Jubarte Field, Offshore Brazil
The offshore Brazil project looks to characterize and monitor the reservoir by integrating geology, geophysics and petroleum engineering. Jubarte was the first deepwater, pre-salt reservoir field in the Campos Basin and it was discovered in 2001.

The project is a conventional post-salt turbiditic sandstone reservoir with good porosity conditions and saturated by heavy oil. There is currently a permanent monitoring system in place in the field. The team also has production data, rock physics models and time-shift cubes.

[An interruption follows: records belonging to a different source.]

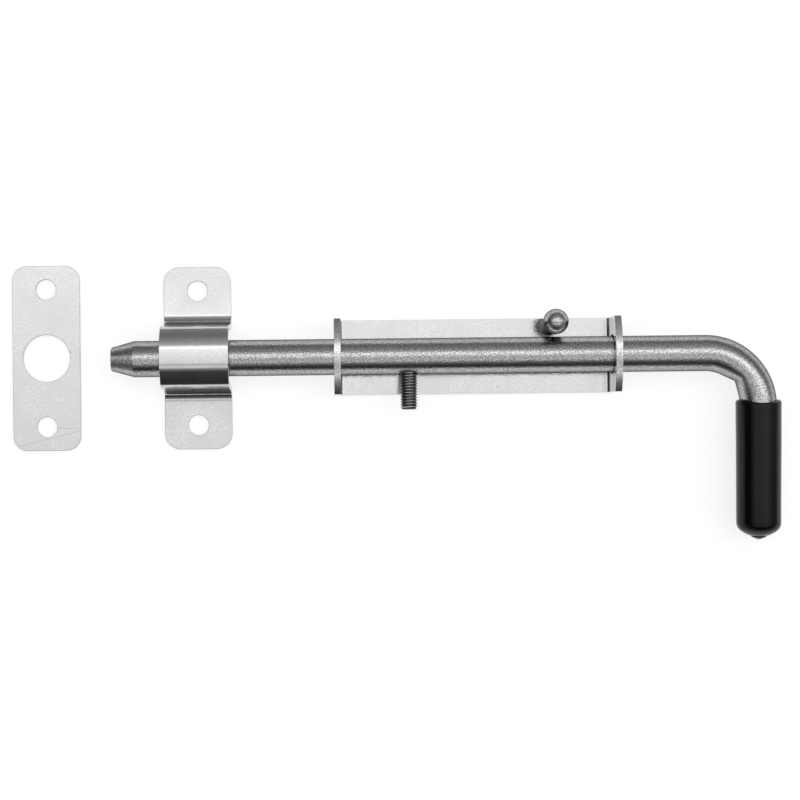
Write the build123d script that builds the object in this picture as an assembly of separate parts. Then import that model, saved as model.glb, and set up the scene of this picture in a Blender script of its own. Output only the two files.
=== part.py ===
from build123d import *
import math
import os

# Sliding gate bolt lying on its mounting plane, z = 0, in millimetres.
# X runs along the bolt, towards the handle. The origin is the middle of the base plate's fixing holes.

# Sheet parts: steel strip of one thickness
sheet = 3.0             # thickness of the strip
bend_in = 1.0           # inside radius of the bracket's two folds
screw_d = 9.0           # screw holes in all three sheet parts

# Round bar that makes the bolt and its handle
bar_d = 16.0            # bar diameter
bar_lift = 4.0          # room for screw heads between the plate and the bar
throw = 98.0            # how far the bolt stands out of the left ear
tail = 38.1             # straight bar between the right ear and the bend
nose_d = 10.5           # flat end of the tapered nose
nose_len = 10.0         # length of the taper
nose_edge = 0.5         # chamfer on the flat end
bend_r = 23.5           # centreline radius of the handle's bend
bend_turn = 90.6        # angle that the bar is bent through
crease_at = 51.0        # where the crease inside the bend is, in degrees round it
crease_half = 26.0      # how far the crease's flats reach round the bend, each way
leg_len = 53.3          # straight bar after the bend

# Base bracket: plate with an ear folded up at each end
bracket_len = 126.0     # over the outsides of the ears
bracket_w = 33.4        # width of the strip
fixing_span = 80.0      # between the two screw holes under the bar
ear_clear = 0.75        # ear hole round the bar, on the radius
ear_rest = 0.3          # the bar lies low in the ear holes, this far off their bottoms
ear_land = 3.3          # metal left above the ear hole
ear_arch = 31.0         # radius of the ear's arched top
ear_corner = 1.5        # rounding where the arch meets the sides

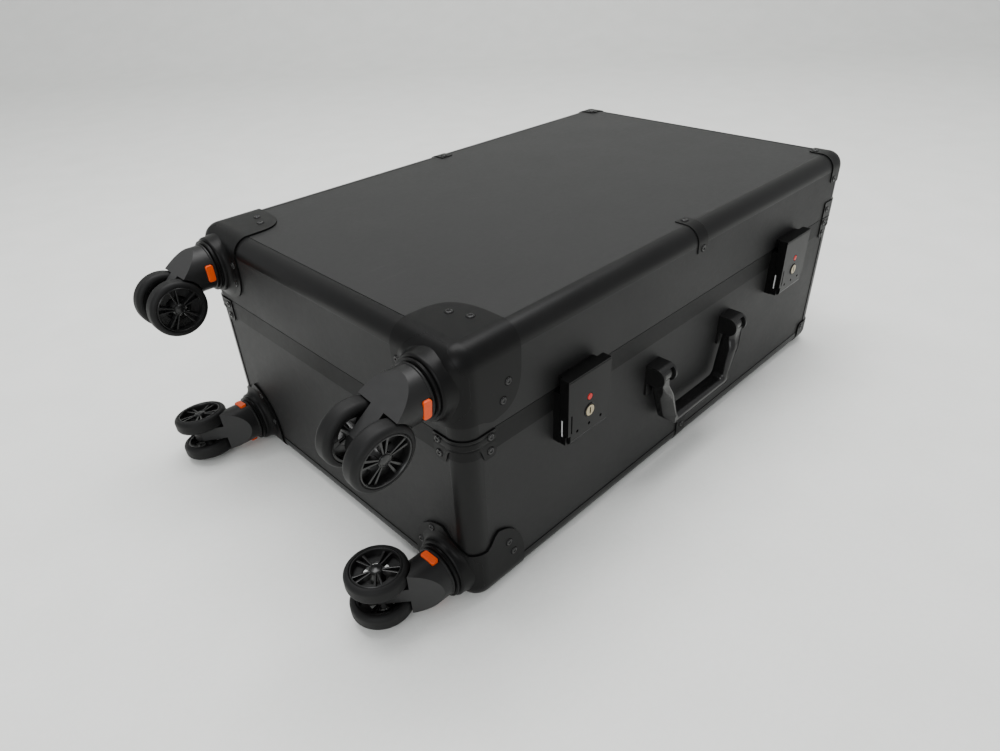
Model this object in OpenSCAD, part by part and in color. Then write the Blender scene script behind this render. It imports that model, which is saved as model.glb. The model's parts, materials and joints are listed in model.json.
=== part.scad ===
// Hard shell suitcase on wheels, lying on its back face.
// +Z up through the lid, -X towards the wheels, -Y the latch side, +Y the hinge side.
// The origin is the centre of the back face. Units are millimetres.

/* [Case] */
// Length of the case body, without wheels
case_l = 680; // [600:10:760]
// Width of the case body, latch side to hinge side
case_w = 425; // [400:5:480]
// Depth of the case body, back to lid
case_h = 276; // [266:2:300]
// Height of the seam between base and lid
seam_z = 194; // [190:1:200]
// Radius of the rounded edge extrusions
edge_r = 18; // [16:1:20]
// Sheet thickness of the wall panels
wall_t = 2.4; // [2:0.2:3]

/* [Corner covers] */
// How far the moulded wheel corners stand proud of the case
cap_p = 1.8; // [1.2:0.2:2.4]
// Reach of a wheel corner along the long side
cap_reach_l = 66; // [60:1:70]
// Reach of a wheel corner along the end face
cap_reach_w = 82; // [80:1:86]
// How far the thin corner plates stand proud
plate_p = 1.2; // [1:0.1:1.4]
// Reach of the thin corner plates
plate_reach = 36; // [32:1:40]

/* [Casters] */
// Distance of the swivel axes from the middle plane
caster_y = 178; // [176:1:180]
// Height of the lower swivel axes
caster_low_z = 35; // [34:1:36]
// Height of the upper swivel axes
caster_high_z = 241; // [240:1:242]
// Height of the boss that carries a caster
boss_h = 14; // [12:1:15]
// Wheel radius
wheel_r = 30.2; // [28:0.2:30.4]
// Distance of the axle beyond the boss face
axle_drop = 49; // [49:1:52]
// Trail of the axle behind the swivel axis
trail = 25.8; // [24:0.2:26]

/* [Fittings] */
// Distance of each latch from the middle
latch_x = 200; // [180:5:220]
// Distance of the telescopic tubes from the middle
tube_y = 75; // [70:1:80]
// Half distance between the carry handle boots
boot_x = 72; // [55:1:100]

/* [Hidden] */
$fn = 48;
CASTERS = ["lid_left", "lid_right", "base_left", "base_right"];

eps = 0.01;
hl = case_l / 2;
hw = case_w / 2;
rail_t = 2.2;
base_flange = 22;
lid_flange = 19;
base_inset = 0.8;
lid_inset = 0.2;
seam_gap = 0.3;
band_z = 172;
lid_z = seam_z + seam_gap;
lip_in = 5.4;
rivet_r = 3.6;
rivet_h = 1.2;

// ---- Shared outlines and helpers ----

// A rectangle with rounded corners, centred, kept exact
module round_rect(l, w, r) {
  square([l - 2 * r, w], center = true);
  square([l, w - 2 * r], center = true);
  for (sx = [-1, 1], sy = [-1, 1])
    translate([sx * (l / 2 - r), sy * (w / 2 - r)]) circle(r);
}

// A ring that follows the case outline, between two depths from the outer face
module case_ring(outer, inner, z0, z1) {
  translate([0, 0, z0]) linear_extrude(z1 - z0) difference() {
    round_rect(case_l - 2 * outer, case_w - 2 * outer, edge_r - outer);
    round_rect(case_l - 2 * inner, case_w - 2 * inner, edge_r - inner);
  }
}

// Section of a rounded edge: x runs outwards from the post axis, y up from the face
module edge_profile(p, th, flange) {
  ro = edge_r + p;
  intersection() {
    difference() {
      translate([0, ro]) circle(ro);
      translate([0, ro]) circle(ro - th);
    }
    square([ro, ro]);
  }
  if (flange > ro) translate([ro - th, ro]) square([th, flange - ro]);
}

// The same section with a leg along the flat face
module rail_profile(p, th, flange, leg) {
  edge_profile(p, th, flange);
  translate([edge_r - leg, 0]) square([leg - edge_r, th]);
}

// Places a section's extrusion along the long edge, on the side sy
module along_x(x0, x1, sy) {
  translate([x0, sy * (hw - edge_r), 0]) rotate([90, 0, 90]) linear_extrude(x1 - x0)
    scale_y(sy) children();
}

// Mirrors a flat shape left to right when s is negative
module scale_y(s) {
  if (s < 0) mirror([1, 0]) children();
  else children();
}

// Mirrors a flat shape front to back when s is negative
module flip_y(s) {
  if (s < 0) mirror([0, 1]) children();
  else children();
}

// Places a section's extrusion along an end edge, on the end sx
module along_y(y0, y1, sx) {
  translate([sx * (hl - edge_r), y1, 0]) rotate([90, 0, 0]) linear_extrude(y1 - y0)
    scale_y(sx) children();
}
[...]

The team is working with 4-C and 4-D seismic data, which was shot about one year apart and they have post-migration data and stacks. For the new part of the characterization project, they will be reprocessing the data sets. The other topics they are trying to address are data for imaging processes and compressive sensing as well as to extend the ‘illumination area’ of the seismic data.

Norwegian North Sea
A new project for the RCP 2019 program is in the Lundin AB-operated Edvard Grieg oil field in the North Sea. The team seeks to better characterize the reservoir and the overburden and how it responds to production and water injection to facilitate future development. They are working with 4-D multicomponent data from 2016 and 2018 and they have begun receiving preliminary data and will be perform pre-stack simultaneous PP-PS inversion and reservoir and overburden PP-PS time shift analysis.

One of the challenges, according to student Sima Daneshvar, is that the geology is depositionally complex, with a chalk that overlies the reservoir that creates a wide array of seismic shifts between the formations. The high-velocity chalk that overlies the reservoir goes from 2,300 meters per second in the shale to 4,200 meters per second in the chalk and limits the offset range for velocity analysis and attenuating half of the energy and the frequencies in the reservoir. There are also shallow features above the reservoir including cemented sands and some channelized features.